昨日は長谷工の作業の方々が窓ガラスに張られたビニールシートを取り除いてくれました。

takuzemi2014-05-25

 昨日は長谷工の作業の方々が窓ガラスに張られたビニールシートを取り除いてくれました。およそ二週間振りにもなるでしょうか。窓を大きく開け放って、外の風を閉鎖されていた室内に入れるのは。その時、家人はいつもの水泳に出掛けていて、私は家人の留守をいいことにビールを頂いていたのでした。二週間振りに風が入って居間は気持ちよかったですね。何とも居心地の良い時間を過ごしたものでした。
 朝の起き抜けの時間はいつものごみ捨ての作業を片付けました。それからホールで新聞を取って自室に戻りました。日曜の朝日新聞は書評欄が充実しています。それをゆっくりと目を通してから、欲しい本をチェックしておきました。書評欄を読むことは私の趣味でも有り楽しみでもあるのです。
 8時20分から9時10分に掛けて夏目漱石に付いての論文を書きました。およそ50分ほどで論文を書き上げたことになります。テーマは夏目漱石の作品にオープンエンディングの作品が多いこと。それは読者に判断を委ねること、正解がいくつもあること、伏線をあえて回収しないこと、読者それぞれが自由に解釈することができる終わり方のことなどを意味します。夏目漱石が自ら所有する著者としての権威(authrity)を放棄して、読者自身に判断を委ねたと言うことは、漱石ポストモダンの時代の到来を明治の時代から予見していたと言うことで、漱石はいち早くポストモダンの状況を生きていたと言うことができるでしょう。夏目漱石の作品にオープンエンディングの作品が数多く有るのは、ここに理由が有ると考えているところです。

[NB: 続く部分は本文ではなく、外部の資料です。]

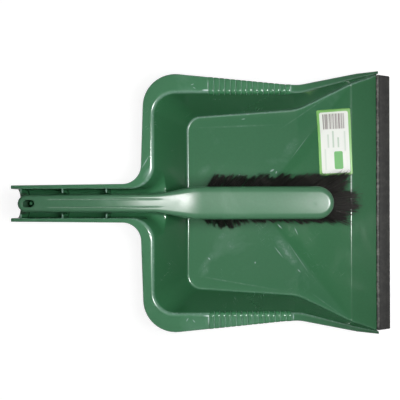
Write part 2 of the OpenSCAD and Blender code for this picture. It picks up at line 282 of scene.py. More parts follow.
columns = len(inner_edge)
throat_end = len(handle_run) + throat_steps + 1      # column where the back wall starts
corner_start = throat_end + len(back_run) + 1        # column where the back corner starts
print(columns, "columns:", throat_end, "to the throat's end,", corner_start, "to the corner")

# %% [markdown]
# Two height rules belong to the pan. The rim is level and then falls in a straight line to
# the mouth. The floor is four flat facets that meet at the top of a low crown, a flat band
# runs along the walls, and beyond the ridge a ramp leads down to the lip.

# %% Heights of the rim and of the floor
rim_slope = (rim_h - rim_mouth_h) / (x_mouth - x_fold)
band_w = 9                              # width of the flat band at the foot of the ramp


def rim_z(x):
    """Height of the rim: level, then falling from the fold to the mouth."""
    return rim_h - np.maximum(0, x - x_fold) * rim_slope


def floor_height(x, y, half_width):
    """Height of the floor. Along the middle it rises to the apex and on to the ridge, along
    the sides it stays low for longer, and the creases run from the apex to the corners."""
    ramp = mix(ridge_h, mouth_z, (x - x_ridge) / (x_mouth - x_ridge))
    side = mix(floor_z, ridge_h, np.clip((x - x_bend) / (x_ridge - x_bend), 0, 1))
    to_apex = (x - x_foot) / (x_apex - x_foot)
    to_ridge = (x - x_apex) / (x_ridge - x_apex)
    back = mix(floor_z, floor_z + crown_h, np.clip(to_apex, 0, 1))
    middle = np.where(x > x_apex, mix(floor_z + crown_h, ridge_h, to_ridge), back)
    field = half_width - band_w * np.clip((x_ridge - x) / (x_ridge - x_bend) + 0.02, 0, 1)
    crease = field * np.clip(np.where(x > x_apex, to_ridge, 1 - to_apex), 0.02, 0.98)
    past_crease = np.clip((np.abs(y) - crease) / (field - crease), 0, 1)
    return np.where(x > x_ridge, ramp, mix(middle, side, past_crease))


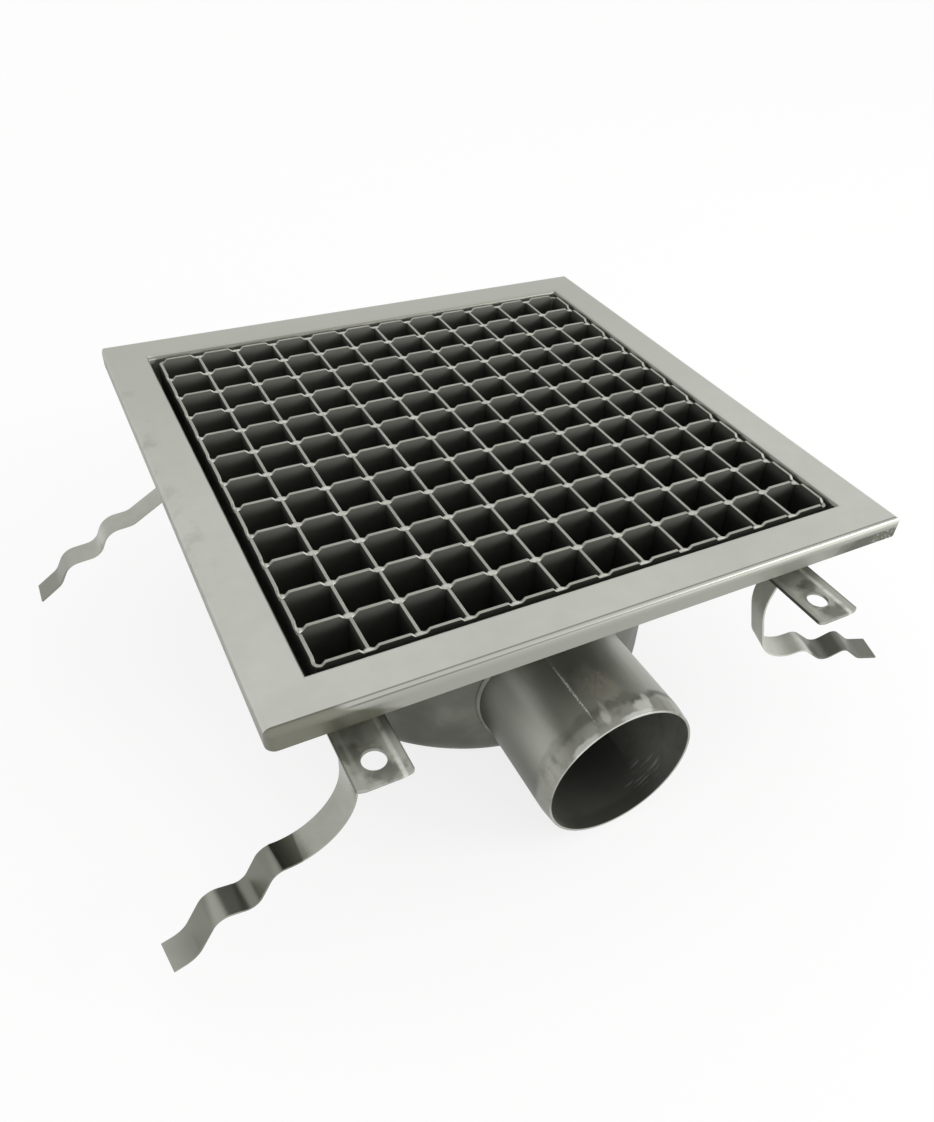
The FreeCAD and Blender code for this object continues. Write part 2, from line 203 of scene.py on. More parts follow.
def mask(*steps):
    """The product of its steps: each is a value, where it gives 0 and where 1, or a ready mask.
    A socket knows its tree as id_data, so no step has to name it."""
    product = None
    for step in steps:
        if isinstance(step, tuple):
            value, zero_at, one_at = step
            smooth = {"interpolation_type": "SMOOTHSTEP", "From Min": zero_at, "From Max": one_at}
            step = add(value.id_data, "MapRange", smooth, {"Value": value}).outputs[0]
        if product is None:
            product = step
        else:
            both = {0: product, 1: step}
            product = add(step.id_data, "Math", {"operation": "MULTIPLY"}, both).outputs[0]
    return product


def stain(material, amount, colour, rough, share=1.0):
    """Lay a colour and a roughness over what the material has so far, where the mask is 1."""
    tree = material.node_tree
    shader = tree.nodes["Principled BSDF"]
    cover = add(tree, "Math", {"operation": "MULTIPLY", 1: share}, {0: amount}).outputs[0]
    colour_below = shader.inputs["Base Color"].links[0].from_socket
    tint = add(tree, "Mix", {"data_type": "RGBA", 7: linear(colour)}, {0: cover, 6: colour_below})
    tree.links.new(tint.outputs[2], shader.inputs["Base Color"])
    gloss_below = shader.inputs["Roughness"].links[0].from_socket
    gloss = add(tree, "Mix", {"data_type": "FLOAT", 3: rough}, {0: cover, 2: gloss_below})
    tree.links.new(gloss.outputs[0], shader.inputs["Roughness"])


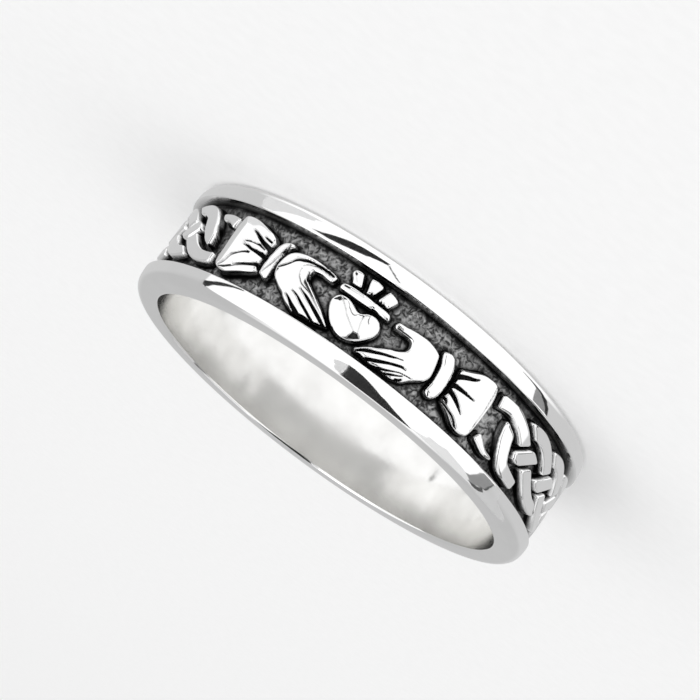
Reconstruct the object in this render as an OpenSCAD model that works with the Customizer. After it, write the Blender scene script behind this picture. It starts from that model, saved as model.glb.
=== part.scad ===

*午後は東京ステーションギャラリーで開催されている「ジャン・フォートリオ展」を鑑賞しました。
 いつものように朝の9時からは「日曜美術館 エロスか芸術家?少女を描いたバルテュス▽5つのアトリエが語る真実の姿」を観ました。およそ1カ月前に観たバルテュス展です。まだバルテュスの絵画の残像が私の両目の奥に残っているので「美しい日々」「夢見るテレーズ」「鏡の中のアリス」などの名画を反芻して楽しんだものでした。
 家人は9時過ぎにクラス会に出掛けていきました。熱心な企画立案者がいるらしく家人はしょっちゅうクラス会に出掛けていきます。その間、私は自由時間が楽しめる訳なのですが、いささか手持ち無沙汰で困ってしまうことも有ります。やはり自発性と言うか自分から進んで何事かに取り組む心意気が大切なのでしょうね。
 午後は東京ステーションギャラリーで開催されている「ジャン・フォートリオ展」を鑑賞しました。日本で初めての回顧展だと言うことです。三階の展示室で観た初期作品は全て具象画で、「羊の頭部」は血塗られた羊の頭が至近距離に置かれていて、ぎょっとさせられました。「兎の皮」も吊るされた兎を描いているもので、死をテーマにしているのだと思わせられました。「鯉」は皿に乗せられた鯉が描かれていて、やはり死を思わせる主題だと感じました。「タバコの男(マルセル・カステルの肖像)」は文字通り短いタバコを銜えた男がこちらを睨み付けている、どことなく精悍さを感じさせる肖像でした。フォートリエはフランスの著名な文学者のジュルジュ・バタイユジャン・ポーラン、フランシス・ポンジュたちと親交が有ったとのこと。三階から二階に降りると雰囲気ががらりと変わりました。こちらは抽象画が多く「林檎」「三つの梨」「果物」と静物画が続くのですが強烈な強度を感じさせる逸品でした。連作「人質」はドイツ軍によって俘虜となったレジスタンスたちを題材にしたもので、「人質」の連作は圧倒的な迫力で戦争という人類の愚行を糾弾するものと言えそうです。